THE TASK:
Would you return the complete listing below word for word?
* start *
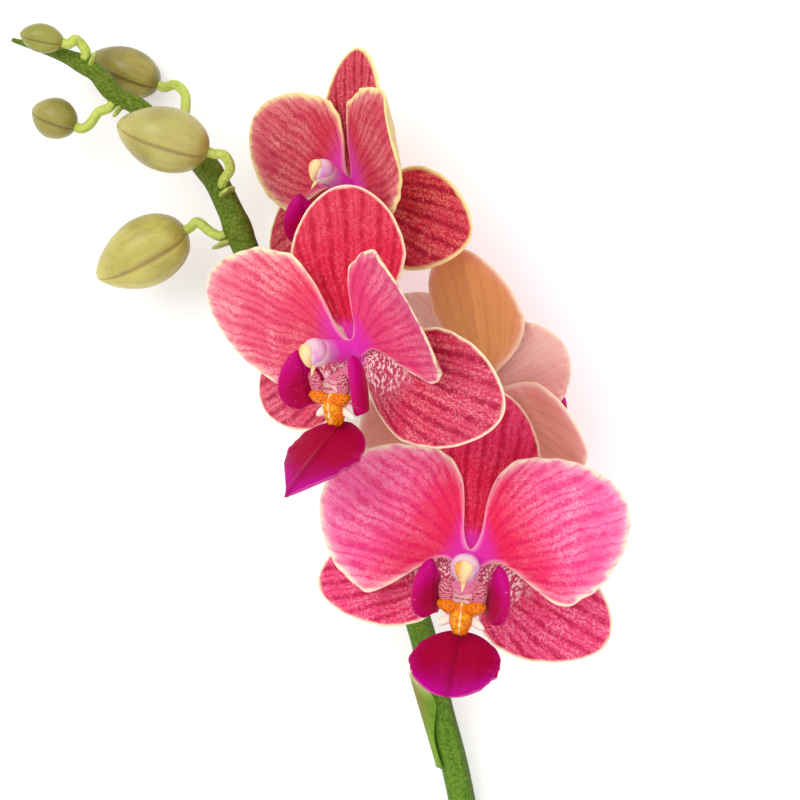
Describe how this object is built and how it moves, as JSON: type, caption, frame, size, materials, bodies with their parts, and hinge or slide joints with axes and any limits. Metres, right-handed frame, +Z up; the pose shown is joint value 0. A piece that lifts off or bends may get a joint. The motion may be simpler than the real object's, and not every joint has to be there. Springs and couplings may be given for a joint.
{
  "type": "moth orchid flower spray",
  "caption": "Cut moth orchid spray lying on its back: open striped pink-red flowers with magenta lips, and green buds, on one arching stem.",
  "frame": {"origin": "on the resting plane, under the middle of the spray's bounding box", "axes": "+Z up from the surface it lies on, the way the open flowers face; +Y from the cut end towards the buds; +X to the right of the spray seen from above"},
  "size_m": [0.1401, 0.206, 0.0824],
  "materials": {
    "sepal_red": "satin, soft living tissue",
    "petal_pink": "satin, soft living tissue",
    "lip_magenta": "waxy, slightly glossy tissue",
    "callus_yellow": "waxy, spotted",
    "column_violet": "waxy",
    "anther_cream": "waxy",
    "bud_green": "waxy",
    "stem_green": "smooth plant skin",
    "stalk_green": "smooth plant skin"
  },
  "bodies": {
    "root": {"stem": "stem_green", "sheath_bract": "stalk_green", "front_dorsal_sepal": "sepal_red", "front_lateral_sepal_right": "sepal_red", "front_lateral_sepal_left": "sepal_red", "front_petal_right": "petal_pink", "front_petal_left": "petal_pink", "front_lip": "lip_magenta", "front_callus": "callus_yellow", "front_column": "column_violet", "front_anther_cap": "anther_cream", "front_stalk": "stalk_green", "middle_dorsal_sepal": "sepal_red", "middle_lateral_sepal_right": "sepal_red", "middle_lateral_sepal_left": "sepal_red", "middle_petal_right": "petal_pink", "middle_petal_left": "petal_pink", "middle_lip": "lip_magenta", "middle_callus": "callus_yellow", "middle_column": "column_violet", "middle_anther_cap": "anther_cream", "middle_stalk": "stalk_green", "top_dorsal_sepal": "sepal_red", "top_lateral_sepal_right": "sepal_red", "top_lateral_sepal_left": "sepal_red", "top_petal_right": "petal_pink", "top_petal_left": "petal_pink", "top_lip": "lip_magenta", "top_callus": "callus_yellow", "top_column": "column_violet", "top_anther_cap": "anther_cream", "top_stalk": "stalk_green", "back_dorsal_sepal": "sepal_red", "back_lateral_sepal_right": "sepal_red", "back_lateral_sepal_left": "sepal_red", "back_petal_right": "petal_pink", "back_petal_left": "petal_pink", "back_lip": "lip_magenta", "back_callus": "callus_yellow", "back_column": "column_violet", "back_anther_cap": "anther_cream", "back_stalk": "stalk_green", "bud_1": "bud_green", "bud_1_stalk": "stalk_green", "bud_2": "bud_green", "bud_2_stalk": "stalk_green", "bud_3": "bud_green", "bud_3_stalk": "stalk_green", "bud_4": "bud_green", "bud_4_stalk": "stalk_green", "bud_5": "bud_green", "bud_5_stalk": "stalk_green"}
  },
  "joints": []
}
* end *
THE RESULT:
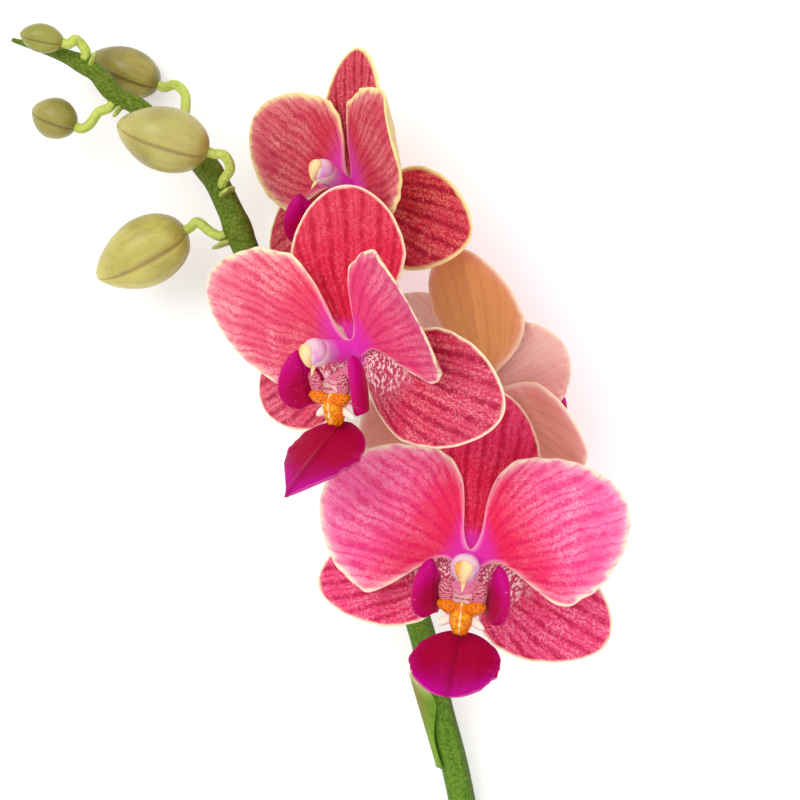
Describe how this object is built and how it moves, as JSON: type, caption, frame, size, materials, bodies with their parts, and hinge or slide joints with axes and any limits. Metres, right-handed frame, +Z up; the pose shown is joint value 0. A piece that lifts off or bends may get a joint. The motion may be simpler than the real object's, and not every joint has to be there. Springs and couplings may be given for a joint.
{
  "type": "moth orchid flower spray",
  "caption": "Cut moth orchid spray lying on its back: open striped pink-red flowers with magenta lips, and green buds, on one arching stem.",
  "frame": {"origin": "on the resting plane, under the middle of the spray's bounding box", "axes": "+Z up from the surface it lies on, the way the open flowers face; +Y from the cut end towards the buds; +X to the right of the spray seen from above"},
  "size_m": [0.1401, 0.206, 0.0824],
  "materials": {
    "sepal_red": "satin, soft living tissue",
    "petal_pink": "satin, soft living tissue",
    "lip_magenta": "waxy, slightly glossy tissue",
    "callus_yellow": "waxy, spotted",
    "column_violet": "waxy",
    "anther_cream": "waxy",
    "bud_green": "waxy",
    "stem_green": "smooth plant skin",
    "stalk_green": "smooth plant skin"
  },
  "bodies": {
    "root": {"stem": "stem_green", "sheath_bract": "stalk_green", "front_dorsal_sepal": "sepal_red", "front_lateral_sepal_right": "sepal_red", "front_lateral_sepal_left": "sepal_red", "front_petal_right": "petal_pink", "front_petal_left": "petal_pink", "front_lip": "lip_magenta", "front_callus": "callus_yellow", "front_column": "column_violet", "front_anther_cap": "anther_cream", "front_stalk": "stalk_green", "middle_dorsal_sepal": "sepal_red", "middle_lateral_sepal_right": "sepal_red", "middle_lateral_sepal_left": "sepal_red", "middle_petal_right": "petal_pink", "middle_petal_left": "petal_pink", "middle_lip": "lip_magenta", "middle_callus": "callus_yellow", "middle_column": "column_violet", "middle_anther_cap": "anther_cream", "middle_stalk": "stalk_green", "top_dorsal_sepal": "sepal_red", "top_lateral_sepal_right": "sepal_red", "top_lateral_sepal_left": "sepal_red", "top_petal_right": "petal_pink", "top_petal_left": "petal_pink", "top_lip": "lip_magenta", "top_callus": "callus_yellow", "top_column": "column_violet", "top_anther_cap": "anther_cream", "top_stalk": "stalk_green", "back_dorsal_sepal": "sepal_red", "back_lateral_sepal_right": "sepal_red", "back_lateral_sepal_left": "sepal_red", "back_petal_right": "petal_pink", "back_petal_left": "petal_pink", "back_lip": "lip_magenta", "back_callus": "callus_yellow", "back_column": "column_violet", "back_anther_cap": "anther_cream", "back_stalk": "stalk_green", "bud_1": "bud_green", "bud_1_stalk": "stalk_green", "bud_2": "bud_green", "bud_2_stalk": "stalk_green", "bud_3": "bud_green", "bud_3_stalk": "stalk_green", "bud_4": "bud_green", "bud_4_stalk": "stalk_green", "bud_5": "bud_green", "bud_5_stalk": "stalk_green"}
  },
  "joints": []
}